The primary question before the court was whether operational creditors may enforce claims for past dues by way of a civil suit or arbitration subsequent to the approval of a Resolution Plan. The court was also called upon to determine if the explicit terms of an approved resolution plan can legally extinguish sub-judice claims that have not crystallised into quantifiable debts by the date of approval.
Doctrine Of Clean Slate Emphasised
The Court strongly reiterated the legislative intent behind the IBC, noting that a prospective resolution applicant must know exactly what is to be paid in order to take over and run the business of the corporate debtor. The bench noted that permitting pending litigations to continue would completely derail the financial calculations upon which resolution plans are based.
"Such a situation would be akin to a hydra-headed recurrence and is antithetical to the ‘clean slate’ principle."

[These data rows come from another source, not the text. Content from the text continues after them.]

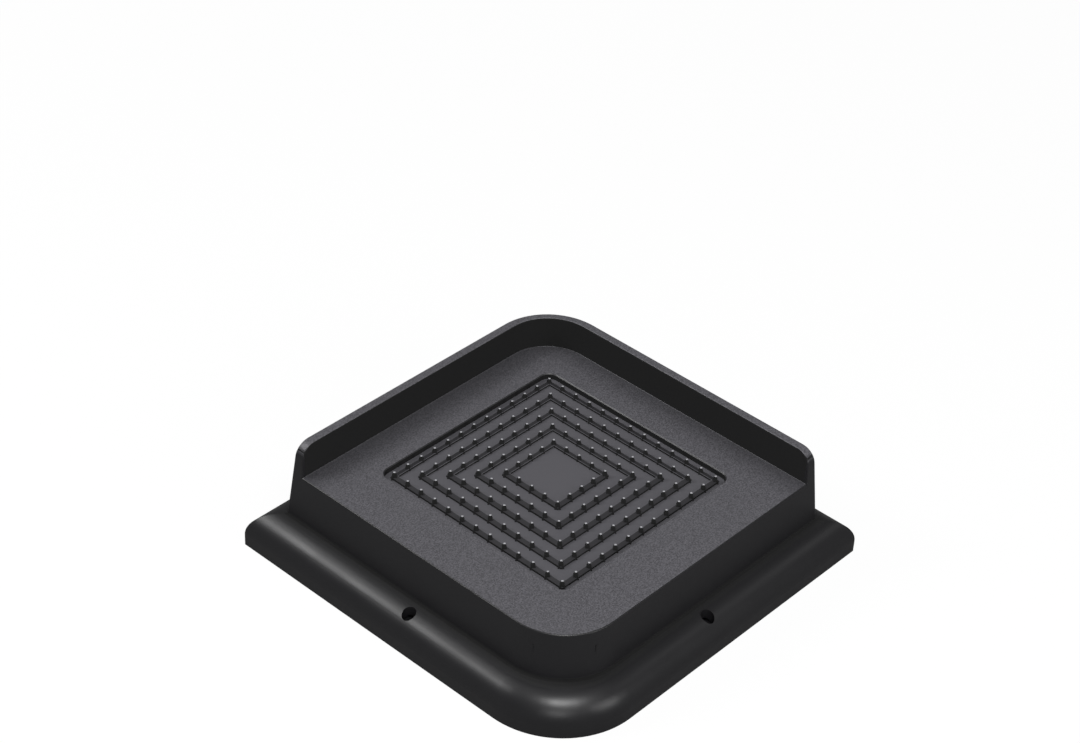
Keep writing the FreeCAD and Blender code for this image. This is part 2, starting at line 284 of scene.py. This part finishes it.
@dataclass(frozen=True)
class SoftEdges:
    """Small rounding that moulding leaves on sharp edges.

    Args:
        reach: radius of the rounding in metres.
        edge_span: agreement of the rounded and the flat normal between which the edge mask rises.
    """

    reach: float = 0.0003
    edge_span: Span = (0.995, 0.9)

    def group(self) -> bpy.types.NodeTree:
        """Build the node group.

        Returns:
            A group that rounds the normal where its input is 1, with a mask that is 1 along
            the edges there.
        """
        graph = new_group(
            "soft_edges",
            [("NodeSocketFloat", "Where")],
            [("NodeSocketVector", "Normal"), ("NodeSocketFloat", "Edge")],
        )
        bevel = graph.add("ShaderNodeBevel", samples=8)
        bevel.inputs["Radius"].default_value = self.reach
        geometry = graph.add("ShaderNodeNewGeometry")
        blend = graph.add("ShaderNodeMix", data_type="VECTOR")
        graph.link(graph.take("Where"), blend.inputs["Factor"])
        graph.link(geometry.outputs["Normal"], blend.inputs["A"])
        graph.link(bevel.outputs["Normal"], blend.inputs["B"])
        graph.give("Normal", blend.outputs["Result"])
        dot = graph.add("ShaderNodeVectorMath", operation="DOT_PRODUCT")
        graph.link(bevel.outputs["Normal"], dot.inputs[0])
        graph.link(geometry.outputs["True Normal"], dot.inputs[1])
        edge = graph.ramp(dot.outputs["Value"], self.edge_span)
        graph.give("Edge", graph.math("MULTIPLY", edge, graph.take("Where")))
        return graph.tree


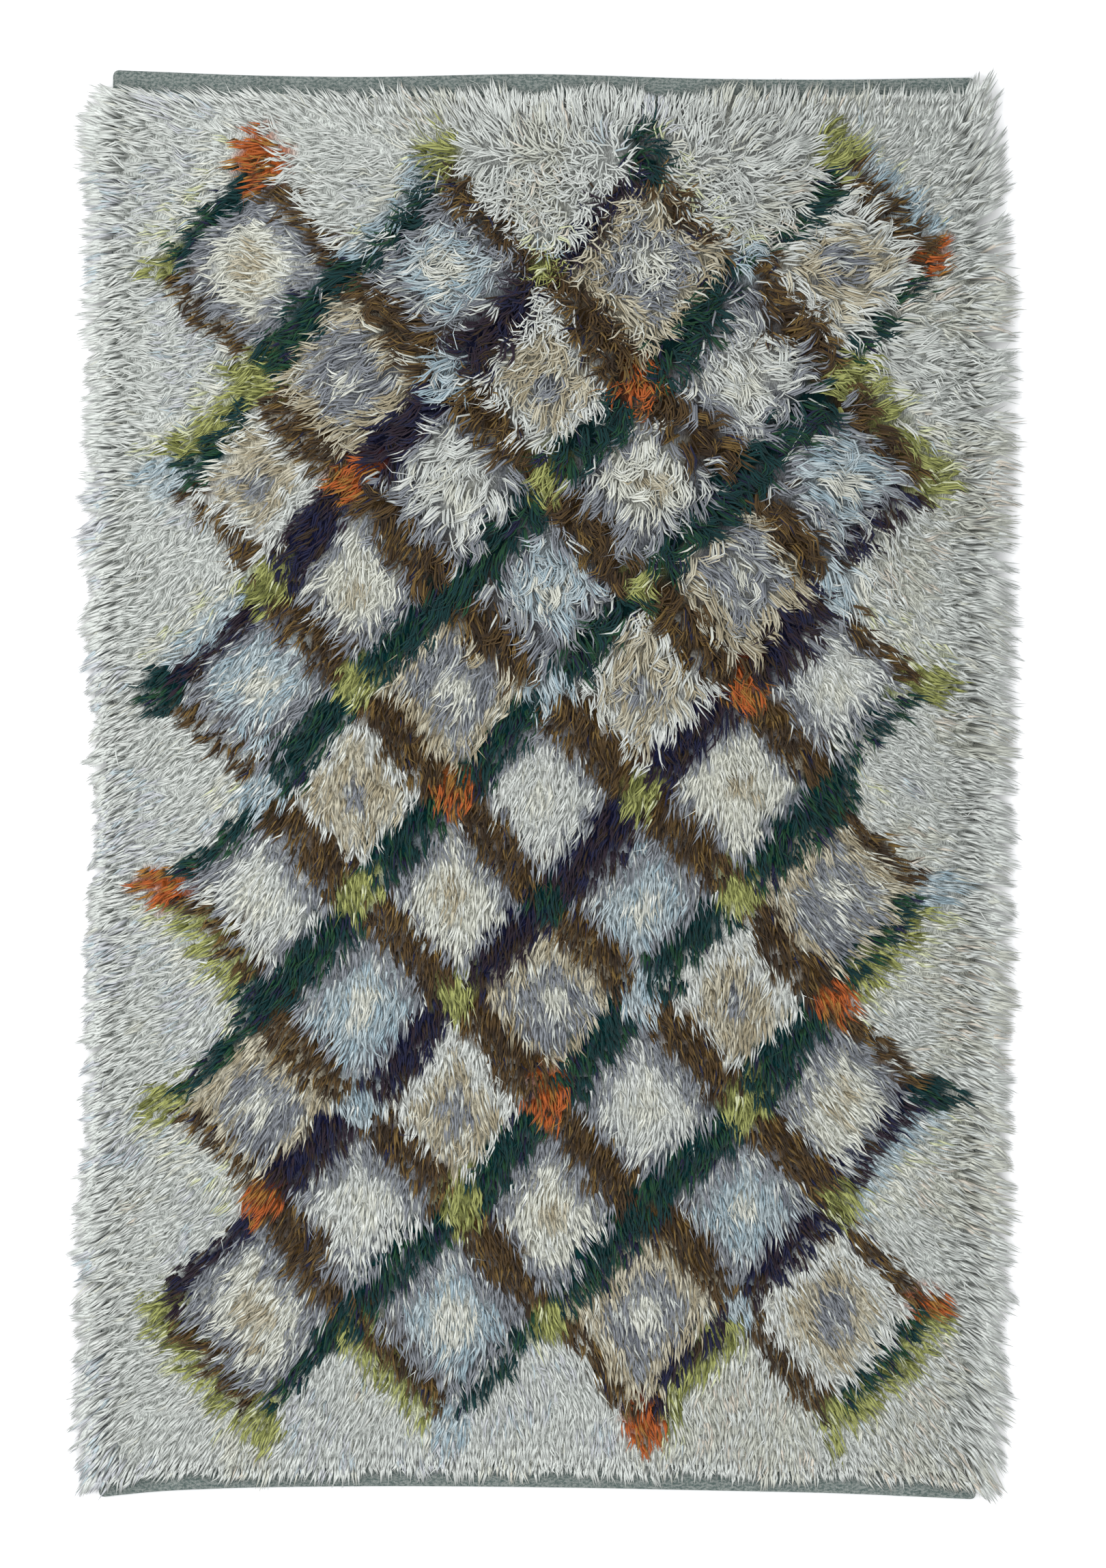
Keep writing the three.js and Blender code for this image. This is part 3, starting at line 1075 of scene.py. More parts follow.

Approved Plan Bound All Stakeholders
Analysing the approved plan submitted by Tata Steel, the Court noted that the liquidation value of the corporate debtor was nil, meaning there was no legal obligation to pay anything to operational creditors. Despite this, the resolution applicant voluntarily provided a corpus of Rs. 1,200 crore to settle operational debt. The Court observed that the plan's clauses explicitly stipulated that all legal proceedings relating to the period prior to the effective date would stand immediately, irrevocably, and unconditionally withdrawn, abated, and extinguished.
Notional Value Does Not Keep Claims Alive
The operational creditors argued that by admitting their claims at a notional value of Re. 1, the resolution professional intended to keep the claims alive pending final adjudication by civil courts or arbitrators. The Supreme Court rejected this contention, observing that the final list of creditors explicitly removed earlier notes that had subjected the liability to the outcome of pending disputes. The bench clarified that the claims stood quantified at Re. 1 with finality, rejecting the creditors' argument that a "face value reservation mechanism" should have been applied to safeguard their pending litigations.
Claims Must Crystallise Before CoC Approval
The Court held that under Regulation 12(2) of the CIRP Regulations, as applicable at the relevant time, a corporate debtor’s liability towards operational creditors must be crystallised and quantified by the date the Committee of Creditors (CoC) approves the plan. The judges observed that allowing subsequent increases in verified claims based on future arbitral or civil awards would disrupt the pro-rata distribution already finalised and implemented by the successful applicant.
"The Code does not adequately account for the position of small operational creditors, including MSMEs and statutory local bodies, who stand significantly disenfranchised under the present framework by being placed at the bottom of the repayment waterfall."
Plight Of Small Operational Creditors Highlighted
Before parting with the judgment, the Court added a significant afterword expressing concern over the disproportionate impact of the IBC on Micro, Small and Medium Enterprises (MSMEs). The bench acknowledged that while the distinction between financial and operational creditors rests on an intelligible differentia, small entities are often ill-equipped to absorb even minor financial setbacks. The Court observed that the Law Commission and the Legislature may usefully examine the matter to ensure a fair and balanced repayment mechanism alongside an efficient insolvency regime.
Consequently, the Supreme Court allowed the civil appeals and set aside the impugned judgments of the High Courts. The Court formally dismissed the pending civil suit for recovery and the arbitration proceedings initiated by the operational creditors, bringing absolute finality to the resolution applicant's financial obligations under the approved plan.